Brazilian illustrator and comics artist

Jefferson Costa (São Paulo, 1979) is a Brazilian illustrator and comics artist. He has worked in several comic books, such as the adaptation of the book Kiss Me, Judas, as well as publications such as Quebra Queixo Technorama, A Dama do Martinelli and La Dansarina and works in Brazilian compilations Front and Bang Bang. He also published works in the North American anthologies Gunned Down (Terra Major) and Outlaw Territory # 3 (Image Comics).
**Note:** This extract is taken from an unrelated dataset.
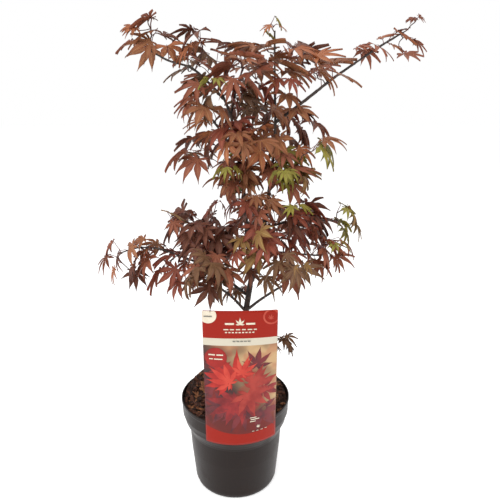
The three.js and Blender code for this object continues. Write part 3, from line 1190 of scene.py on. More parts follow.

Jefferson also works with character design and animation scenarios, having worked on Cartoon Network Brazil's Historietas Assombradas para Crianças Malcriadas, as well as the Brazilian MTV series Megaliga, Fudêncio, The Jorges and Rockstarghost. In 2013, he won the Troféu HQ Mix in the "Best Comic Adaptation" category with Coleção Shakespeare em Quadrinhos Volume 4 (adaptation of William Shakespeare's The Tempest, with scripts by Lillo Parra). In 2016 he won again the Troféu HQ Mix, this time with the graphic novel "La Dansarina" (also written by Lillo Parra) as "Best National Special Edition". In 2018, he published Jeremias - Pele, part of Graphic MSP collection, with scripts of Rafael Calça. The book earned them the 2019 Prêmio Jabuti for Best Comic Book.